▶ _Objective_
Type out every line below exactly as it reads.

▶ _Material provided_

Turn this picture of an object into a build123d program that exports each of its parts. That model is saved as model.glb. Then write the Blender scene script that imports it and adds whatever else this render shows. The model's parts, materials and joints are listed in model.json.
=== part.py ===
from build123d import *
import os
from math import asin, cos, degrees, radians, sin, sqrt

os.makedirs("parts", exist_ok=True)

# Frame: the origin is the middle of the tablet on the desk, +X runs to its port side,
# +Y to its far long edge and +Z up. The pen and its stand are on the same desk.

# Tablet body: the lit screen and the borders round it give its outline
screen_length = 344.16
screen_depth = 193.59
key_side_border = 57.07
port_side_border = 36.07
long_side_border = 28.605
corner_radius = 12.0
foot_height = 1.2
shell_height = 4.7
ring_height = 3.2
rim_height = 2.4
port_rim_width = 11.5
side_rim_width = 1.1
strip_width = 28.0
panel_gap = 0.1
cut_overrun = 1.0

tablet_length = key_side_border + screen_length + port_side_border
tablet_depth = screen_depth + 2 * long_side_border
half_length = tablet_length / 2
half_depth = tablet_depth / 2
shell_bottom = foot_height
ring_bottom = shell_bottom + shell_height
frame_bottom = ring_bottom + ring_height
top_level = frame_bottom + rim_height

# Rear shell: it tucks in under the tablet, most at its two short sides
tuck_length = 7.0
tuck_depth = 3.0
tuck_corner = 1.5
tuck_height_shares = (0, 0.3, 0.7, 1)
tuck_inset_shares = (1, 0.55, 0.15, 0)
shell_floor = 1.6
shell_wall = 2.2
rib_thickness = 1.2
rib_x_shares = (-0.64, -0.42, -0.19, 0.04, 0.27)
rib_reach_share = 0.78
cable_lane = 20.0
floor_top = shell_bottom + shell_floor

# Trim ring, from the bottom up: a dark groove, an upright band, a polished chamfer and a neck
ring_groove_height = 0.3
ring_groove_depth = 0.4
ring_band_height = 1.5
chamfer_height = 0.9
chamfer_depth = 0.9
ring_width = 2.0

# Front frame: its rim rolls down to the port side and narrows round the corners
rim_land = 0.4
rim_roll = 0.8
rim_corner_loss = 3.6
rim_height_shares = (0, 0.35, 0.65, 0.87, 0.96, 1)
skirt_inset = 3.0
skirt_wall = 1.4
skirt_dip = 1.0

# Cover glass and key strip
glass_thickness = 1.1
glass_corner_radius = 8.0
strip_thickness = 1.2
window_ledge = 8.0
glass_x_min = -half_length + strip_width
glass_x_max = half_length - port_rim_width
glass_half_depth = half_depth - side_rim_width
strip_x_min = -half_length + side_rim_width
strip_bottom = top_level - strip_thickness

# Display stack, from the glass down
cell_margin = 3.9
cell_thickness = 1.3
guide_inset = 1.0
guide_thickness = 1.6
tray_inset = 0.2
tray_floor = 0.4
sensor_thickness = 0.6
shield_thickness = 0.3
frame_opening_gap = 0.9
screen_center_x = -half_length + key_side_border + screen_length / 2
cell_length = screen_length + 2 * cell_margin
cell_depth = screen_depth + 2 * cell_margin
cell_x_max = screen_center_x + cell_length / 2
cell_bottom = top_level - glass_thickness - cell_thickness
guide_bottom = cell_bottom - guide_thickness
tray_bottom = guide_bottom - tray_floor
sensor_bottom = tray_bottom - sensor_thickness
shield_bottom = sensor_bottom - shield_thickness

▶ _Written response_
Turn this picture of an object into a build123d program that exports each of its parts. That model is saved as model.glb. Then write the Blender scene script that imports it and adds whatever else this render shows. The model's parts, materials and joints are listed in model.json.
=== part.py ===
from build123d import *
import os
from math import asin, cos, degrees, radians, sin, sqrt

os.makedirs("parts", exist_ok=True)

# Frame: the origin is the middle of the tablet on the desk, +X runs to its port side,
# +Y to its far long edge and +Z up. The pen and its stand are on the same desk.

# Tablet body: the lit screen and the borders round it give its outline
screen_length = 344.16
screen_depth = 193.59
key_side_border = 57.07
port_side_border = 36.07
long_side_border = 28.605
corner_radius = 12.0
foot_height = 1.2
shell_height = 4.7
ring_height = 3.2
rim_height = 2.4
port_rim_width = 11.5
side_rim_width = 1.1
strip_width = 28.0
panel_gap = 0.1
cut_overrun = 1.0

tablet_length = key_side_border + screen_length + port_side_border
tablet_depth = screen_depth + 2 * long_side_border
half_length = tablet_length / 2
half_depth = tablet_depth / 2
shell_bottom = foot_height
ring_bottom = shell_bottom + shell_height
frame_bottom = ring_bottom + ring_height
top_level = frame_bottom + rim_height

# Rear shell: it tucks in under the tablet, most at its two short sides
tuck_length = 7.0
tuck_depth = 3.0
tuck_corner = 1.5
tuck_height_shares = (0, 0.3, 0.7, 1)
tuck_inset_shares = (1, 0.55, 0.15, 0)
shell_floor = 1.6
shell_wall = 2.2
rib_thickness = 1.2
rib_x_shares = (-0.64, -0.42, -0.19, 0.04, 0.27)
rib_reach_share = 0.78
cable_lane = 20.0
floor_top = shell_bottom + shell_floor

# Trim ring, from the bottom up: a dark groove, an upright band, a polished chamfer and a neck
ring_groove_height = 0.3
ring_groove_depth = 0.4
ring_band_height = 1.5
chamfer_height = 0.9
chamfer_depth = 0.9
ring_width = 2.0

# Front frame: its rim rolls down to the port side and narrows round the corners
rim_land = 0.4
rim_roll = 0.8
rim_corner_loss = 3.6
rim_height_shares = (0, 0.35, 0.65, 0.87, 0.96, 1)
skirt_inset = 3.0
skirt_wall = 1.4
skirt_dip = 1.0

# Cover glass and key strip
glass_thickness = 1.1
glass_corner_radius = 8.0
strip_thickness = 1.2
window_ledge = 8.0
glass_x_min = -half_length + strip_width
glass_x_max = half_length - port_rim_width
glass_half_depth = half_depth - side_rim_width
strip_x_min = -half_length + side_rim_width
strip_bottom = top_level - strip_thickness

# Display stack, from the glass down
cell_margin = 3.9
cell_thickness = 1.3
guide_inset = 1.0
guide_thickness = 1.6
tray_inset = 0.2
tray_floor = 0.4
sensor_thickness = 0.6
shield_thickness = 0.3
frame_opening_gap = 0.9
screen_center_x = -half_length + key_side_border + screen_length / 2
cell_length = screen_length + 2 * cell_margin
cell_depth = screen_depth + 2 * cell_margin
cell_x_max = screen_center_x + cell_length / 2
cell_bottom = top_level - glass_thickness - cell_thickness
guide_bottom = cell_bottom - guide_thickness
tray_bottom = guide_bottom - tray_floor
sensor_bottom = tray_bottom - sensor_thickness
shield_bottom = sensor_bottom - shield_thickness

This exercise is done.